Обескураженный профессор открыл – как и было велено – «задний багажник». Охранница узрела двигатель и торжествующе возопила:
– Ну и что это?
– Мотор… – растерянно отвечал профессор.
И был моментально арестован.
Довольно долго и тщетно он пытался объяснить технически отсталой женщине, что сей мотор в «заднем багажнике» – никакой не ракетный и не секретный, а родной движок «Запорожца». Бабулька только хмыкала в ответ: мол, рассказывай…
Потом, конечно, подошли коллеги-мужчины и отпустили профессора с его автомобилем и очень долго потом смеялись.
А профессор так и не узнал, кто из обиженных им студентов так красиво ему отомстил.
Бригантина
Костромской школьник Дима Курилов, затюканный боевитыми сверстниками, мечтал о МАИ как о спасении, как о высоте, как о пьедестале, на который нужно запрыгнуть из унылого провинциального болота. Сделал всё, чтобы поступить – и поступил со второй попытки. Но постепенно, примерно к началу второго семестра, очарование пропало. Запахло тем же самым сусанинским болотом, только с примесью авиационного бензина, реактивного топлива и узко-клоповного сознания однокурсников.

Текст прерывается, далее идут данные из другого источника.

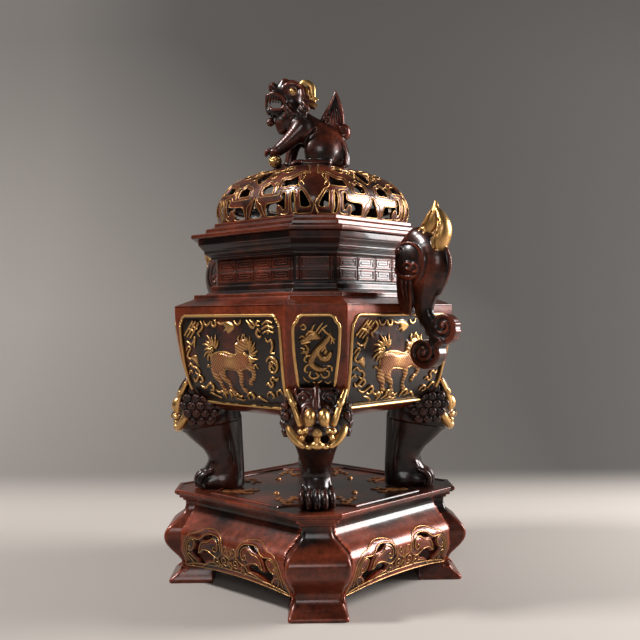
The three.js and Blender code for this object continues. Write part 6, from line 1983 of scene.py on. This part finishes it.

Нет, дураками они не были. И, возможно, среди них бродили будущие Цандеры и Королёвы. Но Швондеров всё-таки было больше. В лучшем случае продвинутые маёвцы увлекались роком, но никак не литературой – а уж поэзией тут и не пахло.
В общем, мне стало грустно от технических дисциплин и тошно от плоского маёвского юморка. Я занялся поисками альтернативы. Сходил в маёвскую многотиражку с кричащим названием «Пропеллер». Умный товарищ по фамилии Дима Подобедов, уже наметивший себе журналистскую карьеру, привёл меня в подвал на метро Улица 1905 года, недалеко от здания «МК».
И я поплыл.
На «Бригантине».
Сие литобъединение оригинальностью в названии, как видите, не отличалось. Вокруг бородатого капитана лет слегка за 40, Дмитрия Юрьича Цесельчука, в отличие от нас получавшего за ежевоскресные бдения скромный оклад, сгруппировались мальчики и девочки (больше девочки) примерно моего возраста (плюс-минус 5-6 лет).
Над бдениями витал дух чего-то важного и мистического.
Читали свои произведения, обсуждали – занудно, часами, витиевато.
Пили чай с баранками.
Знакомились с изысканиями доктора Берна и Кастанеды.
Писали экспромты на заданную тему.
Некоторым матросам окружающий экипаж давал бесхитростные прозвища. Были у нас Марина Рыжая, Марина Чёрная и Елена Прекрасная.
Специально для «бригантинских» опусов я купил себе печатную машинку «Любава». И вот, он, типичный пример опуса образца 1986 года, отсканирован и отредактирован.
Наивно, забавно и трогательно:
Д. Славин, 1986
Экспромт "Песня на черный день"
Зал пестр, многолик, полон шума и света. Ожидание порождает нетерпение, преходящее в ажиотаж, и вот уже масса народа конвульсивно и непроизвольно начинает выбивать ритм ладонями, вызывая свою жертву, свой оракул на ринг, на арену, на трибуну. Волнение растет, люди забывают, что они люди, забывают суету, заботы и тревоги повседневной жизни, охвачены жаждой увидеть его – своего бога, свою мечту, свою душу. Стены зала, кажется, начинают расплываться, шататься, подчиняясь всеобщему безумному порыву. Тысячи глаз вожделенно устремлены вперед, на сцену, к чуду. Сколько может это продолжаться? – мгновение, час, жизнь? Целую вечность? Ну, где же он, сколько можно ждать?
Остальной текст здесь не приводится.